Tiangco criticizes the LP’s seemingly inflexible stand. “[This government] seems to be a vindictive government that keeps on looking [at] the past,” he adds.

For his part, Quezon Representative Erin Tañada, LP spokesperson, says, “We are simply putting them [Arroyo government officials] accountable first for their actions.”

When asked about holding Aquino officials accountable too, he says, “with regard to government officials of the president, they should also be held accountable… It’s just that, now, we haven’t received any complaints.”

Two facets of one coalition

Despite their imminent collision in 2013 and, probably, 2016, UNA and LP have enjoyed a good relationship so far. The two coalitions have rarely clashed with one another, almost unprecedented in the usually polarized nature of Philippine politics.

According to Tiangco, “Elections or no elections, we will support the good programs of the Aquino administration. But, if we think that a program needs improvement, we will also not keep quiet about it.”

The LP spokesperson also holds the opposition in high regard. “We consider them a formidable team; they’re all qualified. At the end of the day, it will depend on the program of the administration slate in the coming election,” Tañada says.

This is also a fact that seems to be overlooked: UNA and LP are technically allies.

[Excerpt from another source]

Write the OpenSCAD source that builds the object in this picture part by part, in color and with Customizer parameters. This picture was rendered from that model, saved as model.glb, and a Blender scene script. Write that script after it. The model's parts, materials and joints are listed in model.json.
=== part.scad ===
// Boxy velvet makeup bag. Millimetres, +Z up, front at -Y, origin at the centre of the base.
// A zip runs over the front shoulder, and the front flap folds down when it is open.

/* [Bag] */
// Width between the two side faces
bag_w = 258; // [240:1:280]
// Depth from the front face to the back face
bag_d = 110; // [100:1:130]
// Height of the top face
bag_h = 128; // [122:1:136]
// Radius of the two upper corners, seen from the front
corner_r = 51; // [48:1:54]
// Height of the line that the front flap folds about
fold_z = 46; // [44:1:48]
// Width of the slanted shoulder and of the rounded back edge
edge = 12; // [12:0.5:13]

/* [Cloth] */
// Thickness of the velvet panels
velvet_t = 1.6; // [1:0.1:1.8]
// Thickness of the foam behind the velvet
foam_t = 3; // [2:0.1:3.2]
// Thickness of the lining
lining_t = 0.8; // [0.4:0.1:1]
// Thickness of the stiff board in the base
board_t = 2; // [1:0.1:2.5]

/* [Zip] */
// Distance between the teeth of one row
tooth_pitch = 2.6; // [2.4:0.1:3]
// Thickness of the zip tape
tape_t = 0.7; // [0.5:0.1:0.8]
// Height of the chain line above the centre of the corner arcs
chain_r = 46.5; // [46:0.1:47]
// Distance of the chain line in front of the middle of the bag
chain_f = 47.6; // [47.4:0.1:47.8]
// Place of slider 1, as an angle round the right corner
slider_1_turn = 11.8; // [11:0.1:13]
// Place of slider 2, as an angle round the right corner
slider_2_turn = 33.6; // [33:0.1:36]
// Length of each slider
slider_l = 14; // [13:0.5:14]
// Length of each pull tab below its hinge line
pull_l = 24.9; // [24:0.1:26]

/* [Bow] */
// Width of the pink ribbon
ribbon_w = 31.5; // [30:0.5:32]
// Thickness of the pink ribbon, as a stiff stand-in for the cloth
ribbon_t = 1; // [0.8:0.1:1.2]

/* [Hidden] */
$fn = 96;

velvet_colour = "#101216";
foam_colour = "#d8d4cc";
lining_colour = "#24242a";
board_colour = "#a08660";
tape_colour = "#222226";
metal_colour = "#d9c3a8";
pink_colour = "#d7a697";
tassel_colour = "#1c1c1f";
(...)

Both belong to the majority coalition in Congress led by House Speaker Feliciano Belmonte. In fact, Tiangco notes, “Actually, there is no UNA in Congress. There are only PMP and PDP-Laban. This just shows that we are supportive of the programs of the Aquino government.”

Political Science lecturer Arjan Aguirre makes some observations. He says, “The preparations by the two parties are very natural for Philippine political parties.”

Asked to comment on why UNA is not directly opposing the LP, he says, “The Aquino administration has sustained a level of popularity. While we criticize the government for individual issues, they have yet to face an antagonistic, oppositional attitude from the people.”

“Multiparty”

While the two leading coalitions may be cooperating in many areas, differentiating them is now a challenge.

Party membership in the country has been notoriously fluid. With every election characterized by shifting, fickle alliances, one is compelled to ask: are such national political formations still significant?

Tañada believes so, and reiterates the role that the ruling party (LP) has to make: “It is incumbent for the administration party to continue with political education, political maturity, and I think there are certain initiatives in the Senate, especially the one about political turncoatism, that would also help minimize butterflies.”

He is referring to Senate Bill 3214, more commonly known as the “Anti-balimbing bill,” which gives political parties subsidies and imposes penalties on political butterflies.

Tiangco agrees, but only with regard to the national level. “The problem there is, it is allowed by the constitution. We are in a multiparty system. So there is no stopping any politician or public official from transferring from one party to another. The only issue, if there is [any], is a moral and ethical issue. If these people still win, it just means people have accepted [and] tolerated it,” he explains.

However, Tiangco does not say the same thing about localities. He says that this is “because [the] local politician, assuming that he is doing well, is much closer to the people than the local party.”

For Tañada, the mere fact that the LP has not been an open door to all applicants should be a sign of its sincerity, saying that the LP has “a process of consulting the party organ in the municipalities, and ask them if they have any objections, [so those] who want to join the Liberal party are not immediately accepted.”

What issue?

Seventy years ago, President Manuel Quezon famously said, “My loyalty to my party ends where my loyalty to my country begins.” This quote correctly predicted how Filipino politicians would eventually behave about parties.

The “moral and ethical” problem of switching, as Tiangco put it, has not been much of a problem. Of the six senators eligible for re-election, three have switched parties or status since the last election. Some local officials change parties almost every election.

However, Aguirre notes, “This is [simply] the reality of Philippine politics.” On the imminent confrontation between UNA and LP, he says, “this non-difference between these two parties tells us of the very character of political parties in the Philippines. They are basically election-oriented. We have yet to see the emergence of platform, program-based parties.”

As the law itself has been unable to change this system, it only means that this is not an issue with simple solutions. Voters, after all, change their preferences as easily as the parties do. This is multiparty democracy, chaotic as it may be. For now, voters will still have their choices to make.